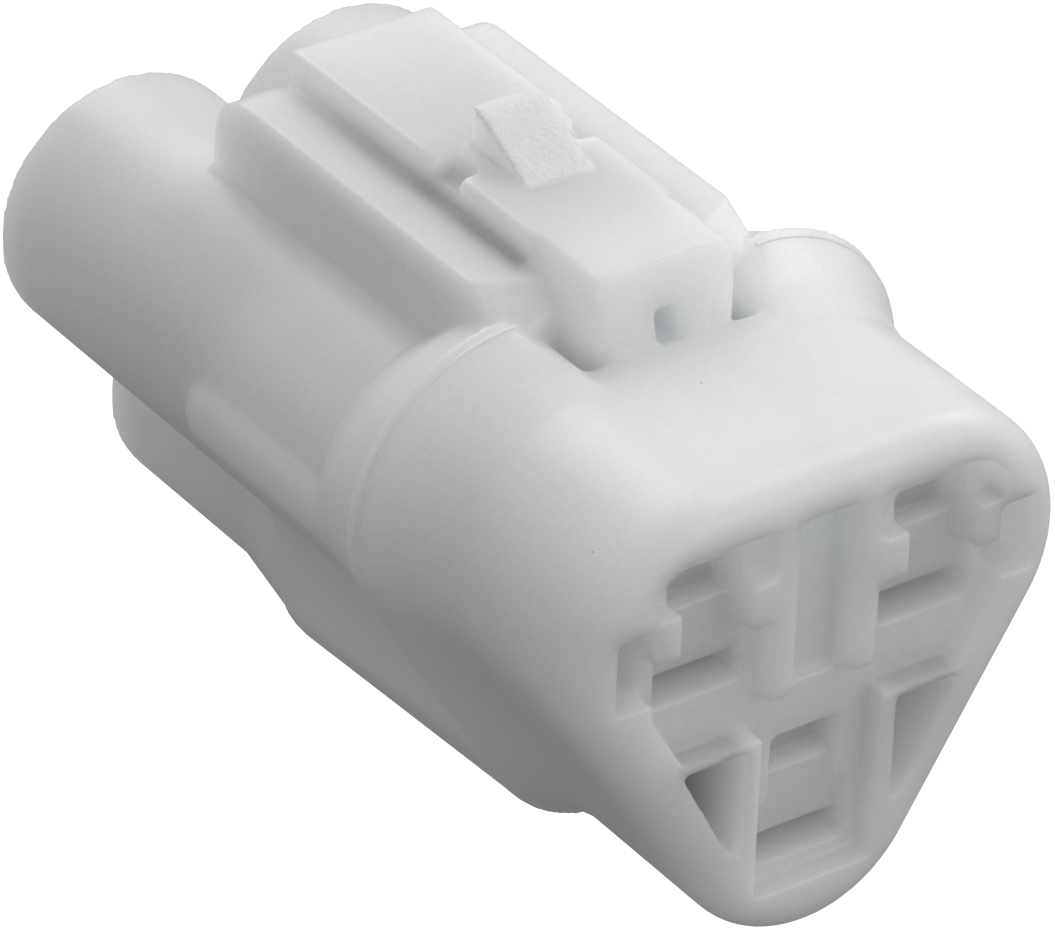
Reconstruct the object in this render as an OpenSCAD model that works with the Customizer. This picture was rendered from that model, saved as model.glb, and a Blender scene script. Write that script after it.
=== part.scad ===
// Three-way sealed plug housing, moulded in one piece with its latch arm.
// X runs across the housing, Y from the mating face to the wire entries, Z up.
// The origin is the centre of the cavity pattern, in the plane of the mating face.

/* [Cavity pattern] */
// Distance between neighbouring cavities, which form an equilateral triangle
pitch = 7; // [6.8:0.1:7.2]
// Length of the housing from the mating face to the ends of the tubes
housing_length = 27.1; // [26.5:0.1:28]

/* [Wire tubes] */
// Outer radius of each wire tube
tube_r = 3.8; // [3.7:0.05:4]
// Radius of the bore that takes a wire seal
seal_bore_r = 2.8; // [2.6:0.05:3]
// Depth of the seal bore from the end of the tube
seal_bore_depth = 9.5; // [8:0.5:11]
// Chamfer at the mouth of each seal bore
mouth_chamfer = 0.35; // [0.2:0.05:0.5]

/* [Nose] */
// Length of the nose ahead of the collar
nose_length = 6.3; // [6:0.1:6.6]
// Radius of the two upper corners of the nose
nose_top_r = 4.15; // [4:0.05:4.25]
// Radius of the lower corner of the nose
nose_low_r = 3.7; // [3.6:0.05:3.8]
// Rounding of the nose's front rim
rim_r = 1.0; // [0.6:0.1:1.1]

/* [Collar and skirt] */
// Distance from the mating face to the collar's widest edge
collar_y = 8.6; // [8.4:0.1:8.8]
// Length of the hollow slope from the collar's widest edge down to the tubes
collar_slope = 3.4; // [2.8:0.1:3.8]
// Radius of the collar's two upper lobes
collar_top_r = 4.75; // [4.6:0.05:4.9]
// Radius of the collar's lower lobe
collar_low_r = 4.15; // [4:0.05:4.3]
// Radius of the skirt round the lower tube
skirt_r = 4.45; // [4.3:0.05:4.6]
// Distance from the mating face to the end of the skirt
skirt_end = 18.1; // [17:0.1:19]

/* [Guard rails] */
// Height of the rails' top above the cavity pattern's centre
rail_top = 8.35; // [8:0.05:8.4]
// Distance from the mating face to the ends of the rails
rail_end = 21.9; // [21.5:0.1:23]
// Thickness of each rail
rail_wall = 1.6; // [1.4:0.1:1.8]

/* [Latch arm] */
// Height of the arm's upper face
arm_top = 9.2; // [9.1:0.05:9.4]
// Thickness of the arm
arm_thickness = 1.15; // [0.9:0.05:1.3]
// Width of the press pad at the free end
pad_width = 4.5; // [4.2:0.1:4.6]
// Distance from the mating face to the arm's free end
arm_end = 21.05; // [20.5:0.05:21.5]
// Height of the catch above the arm
catch_height = 1.2; // [0.9:0.1:1.4]

/* [Mating face] */
// Depth of the shallow recess that seats a retainer
recess_depth = 0.7; // [0.5:0.05:0.9]
// Depth of the central channel
channel_depth = 1.0; // [0.8:0.1:1.4]
// Depth of the two slots for the retainer's arms
slot_depth = 1.6; // [1.2:0.1:2]
// Depth of the two weight-saving pockets
pocket_depth = 5; // [3:0.5:6]

/* [Terminal cavities] */
// Width of each terminal cavity
cavity_width = 2.8; // [2.6:0.1:3]
// Thickness of each locking lance
lance_thickness = 0.5; // [0.4:0.05:0.6]

/* [Hidden] */

nylon = [0.90, 0.91, 0.90];
eps = 0.02;

// Places of the three cavities
upper_x = pitch / 2;
upper_z = pitch / (2 * sqrt(3));
lower_z = -pitch / sqrt(3);
CAVITIES = [[-upper_x, upper_z], [upper_x, upper_z], [0, lower_z]];

// Corners of the nose, of the collar and of the skirt
nose_corner = [3.28, 2.92];
nose_low_z = -3.32;
collar_corner = [3.8, 3.25];
collar_end = collar_y + collar_slope;
// Share of the step taken part-way along the collar's hollow front and rear slopes
front_waist = [0.45, 0.28];
rear_waist = [0.5, 0.62];
edge_land = 0.35;

// Side fins and the hollow flanks below them
fin_place = [6.4, 1.72];
fin_r = 1.3;
fin_end = 17.3;
flank_r = 9;
flank_lead = 0.45;
flank_place = [13.07, -5.93];
skirt_taper = 3.4;

// Gap that holds the latch arm
gap_half = 2.45;
rail_foot_y = 8.65;
rail_crest_y = 10.3;
rail_turn = 30;
rail_fall = 34;
rail_end_r = 1.5;
deck_top = upper_z + 4.6;
LOBE_GAP = [[4.2, 8.3], [3.9, 7.9], [3.45, 7.55], [2.95, 7.25], [2.8, 7.0]];
side_gap = [2.7, 5.6];

// Latch arm
root_half = 2.33;
root_y = 7.05;
root_end = 10.2;
root_corner = 0.85;
root_chamfer = [0.4, 0.6];
root_hole = [0.75, 0.95];
arm_half = 2.22;
arm_chamfer = 0.14;
notch_x = 1.55;
notch_y = [13.4, 14.6];
notch_depth = 0.5;
pad_y = 15.35;
pad_rise = 0.05;
pad_arc_r = 6.8;
catch_half = 1.05;
catch_y = [12.05, 14.6];
catch_lip = 0.12;
catch_flat = 0.35;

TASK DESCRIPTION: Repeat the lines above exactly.

WORKED ANSWER:
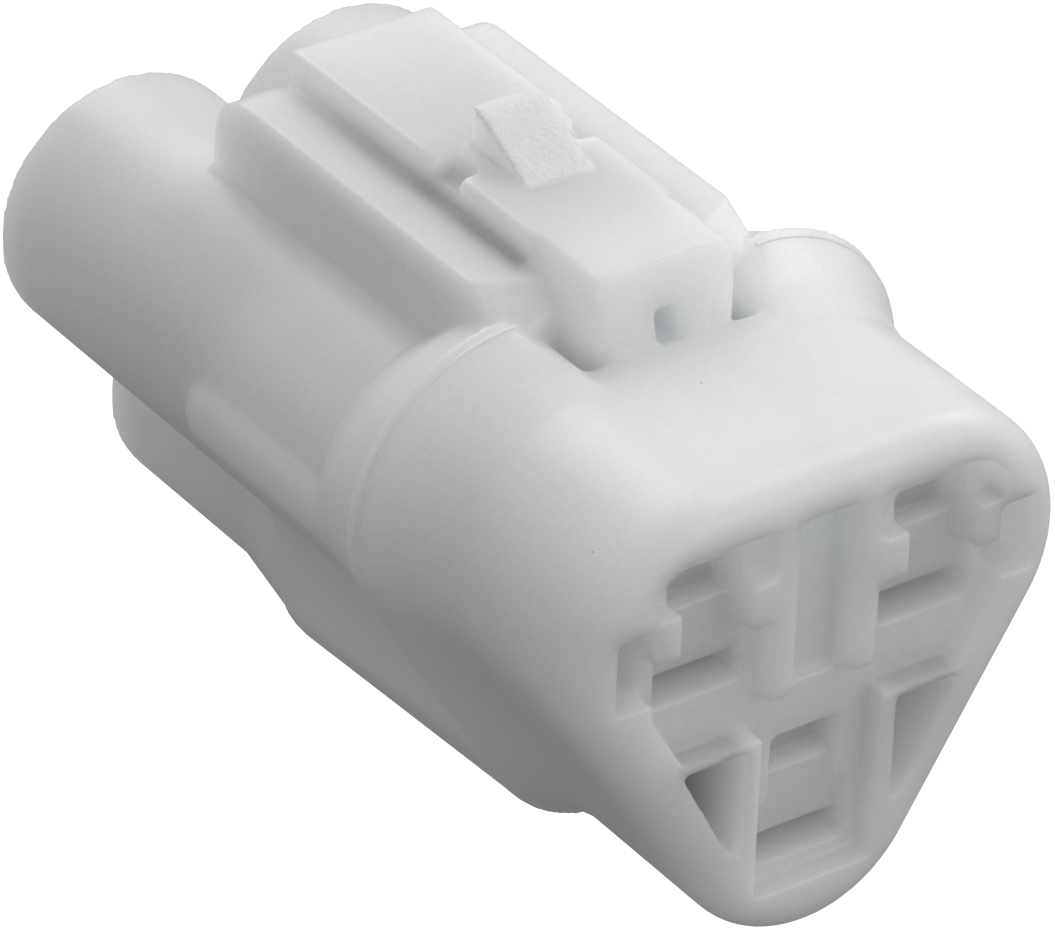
Reconstruct the object in this render as an OpenSCAD model that works with the Customizer. This picture was rendered from that model, saved as model.glb, and a Blender scene script. Write that script after it.
=== part.scad ===
// Three-way sealed plug housing, moulded in one piece with its latch arm.
// X runs across the housing, Y from the mating face to the wire entries, Z up.
// The origin is the centre of the cavity pattern, in the plane of the mating face.

/* [Cavity pattern] */
// Distance between neighbouring cavities, which form an equilateral triangle
pitch = 7; // [6.8:0.1:7.2]
// Length of the housing from the mating face to the ends of the tubes
housing_length = 27.1; // [26.5:0.1:28]

/* [Wire tubes] */
// Outer radius of each wire tube
tube_r = 3.8; // [3.7:0.05:4]
// Radius of the bore that takes a wire seal
seal_bore_r = 2.8; // [2.6:0.05:3]
// Depth of the seal bore from the end of the tube
seal_bore_depth = 9.5; // [8:0.5:11]
// Chamfer at the mouth of each seal bore
mouth_chamfer = 0.35; // [0.2:0.05:0.5]

/* [Nose] */
// Length of the nose ahead of the collar
nose_length = 6.3; // [6:0.1:6.6]
// Radius of the two upper corners of the nose
nose_top_r = 4.15; // [4:0.05:4.25]
// Radius of the lower corner of the nose
nose_low_r = 3.7; // [3.6:0.05:3.8]
// Rounding of the nose's front rim
rim_r = 1.0; // [0.6:0.1:1.1]

/* [Collar and skirt] */
// Distance from the mating face to the collar's widest edge
collar_y = 8.6; // [8.4:0.1:8.8]
// Length of the hollow slope from the collar's widest edge down to the tubes
collar_slope = 3.4; // [2.8:0.1:3.8]
// Radius of the collar's two upper lobes
collar_top_r = 4.75; // [4.6:0.05:4.9]
// Radius of the collar's lower lobe
collar_low_r = 4.15; // [4:0.05:4.3]
// Radius of the skirt round the lower tube
skirt_r = 4.45; // [4.3:0.05:4.6]
// Distance from the mating face to the end of the skirt
skirt_end = 18.1; // [17:0.1:19]

/* [Guard rails] */
// Height of the rails' top above the cavity pattern's centre
rail_top = 8.35; // [8:0.05:8.4]
// Distance from the mating face to the ends of the rails
rail_end = 21.9; // [21.5:0.1:23]
// Thickness of each rail
rail_wall = 1.6; // [1.4:0.1:1.8]

/* [Latch arm] */
// Height of the arm's upper face
arm_top = 9.2; // [9.1:0.05:9.4]
// Thickness of the arm
arm_thickness = 1.15; // [0.9:0.05:1.3]
// Width of the press pad at the free end
pad_width = 4.5; // [4.2:0.1:4.6]
// Distance from the mating face to the arm's free end
arm_end = 21.05; // [20.5:0.05:21.5]
// Height of the catch above the arm
catch_height = 1.2; // [0.9:0.1:1.4]

/* [Mating face] */
// Depth of the shallow recess that seats a retainer
recess_depth = 0.7; // [0.5:0.05:0.9]
// Depth of the central channel
channel_depth = 1.0; // [0.8:0.1:1.4]
// Depth of the two slots for the retainer's arms
slot_depth = 1.6; // [1.2:0.1:2]
// Depth of the two weight-saving pockets
pocket_depth = 5; // [3:0.5:6]

/* [Terminal cavities] */
// Width of each terminal cavity
cavity_width = 2.8; // [2.6:0.1:3]
// Thickness of each locking lance
lance_thickness = 0.5; // [0.4:0.05:0.6]

/* [Hidden] */

nylon = [0.90, 0.91, 0.90];
eps = 0.02;

// Places of the three cavities
upper_x = pitch / 2;
upper_z = pitch / (2 * sqrt(3));
lower_z = -pitch / sqrt(3);
CAVITIES = [[-upper_x, upper_z], [upper_x, upper_z], [0, lower_z]];

// Corners of the nose, of the collar and of the skirt
nose_corner = [3.28, 2.92];
nose_low_z = -3.32;
collar_corner = [3.8, 3.25];
collar_end = collar_y + collar_slope;
// Share of the step taken part-way along the collar's hollow front and rear slopes
front_waist = [0.45, 0.28];
rear_waist = [0.5, 0.62];
edge_land = 0.35;

// Side fins and the hollow flanks below them
fin_place = [6.4, 1.72];
fin_r = 1.3;
fin_end = 17.3;
flank_r = 9;
flank_lead = 0.45;
flank_place = [13.07, -5.93];
skirt_taper = 3.4;

// Gap that holds the latch arm
gap_half = 2.45;
rail_foot_y = 8.65;
rail_crest_y = 10.3;
rail_turn = 30;
rail_fall = 34;
rail_end_r = 1.5;
deck_top = upper_z + 4.6;
LOBE_GAP = [[4.2, 8.3], [3.9, 7.9], [3.45, 7.55], [2.95, 7.25], [2.8, 7.0]];
side_gap = [2.7, 5.6];

// Latch arm
root_half = 2.33;
root_y = 7.05;
root_end = 10.2;
root_corner = 0.85;
root_chamfer = [0.4, 0.6];
root_hole = [0.75, 0.95];
arm_half = 2.22;
arm_chamfer = 0.14;
notch_x = 1.55;
notch_y = [13.4, 14.6];
notch_depth = 0.5;
pad_y = 15.35;
pad_rise = 0.05;
pad_arc_r = 6.8;
catch_half = 1.05;
catch_y = [12.05, 14.6];
catch_lip = 0.12;
catch_flat = 0.35;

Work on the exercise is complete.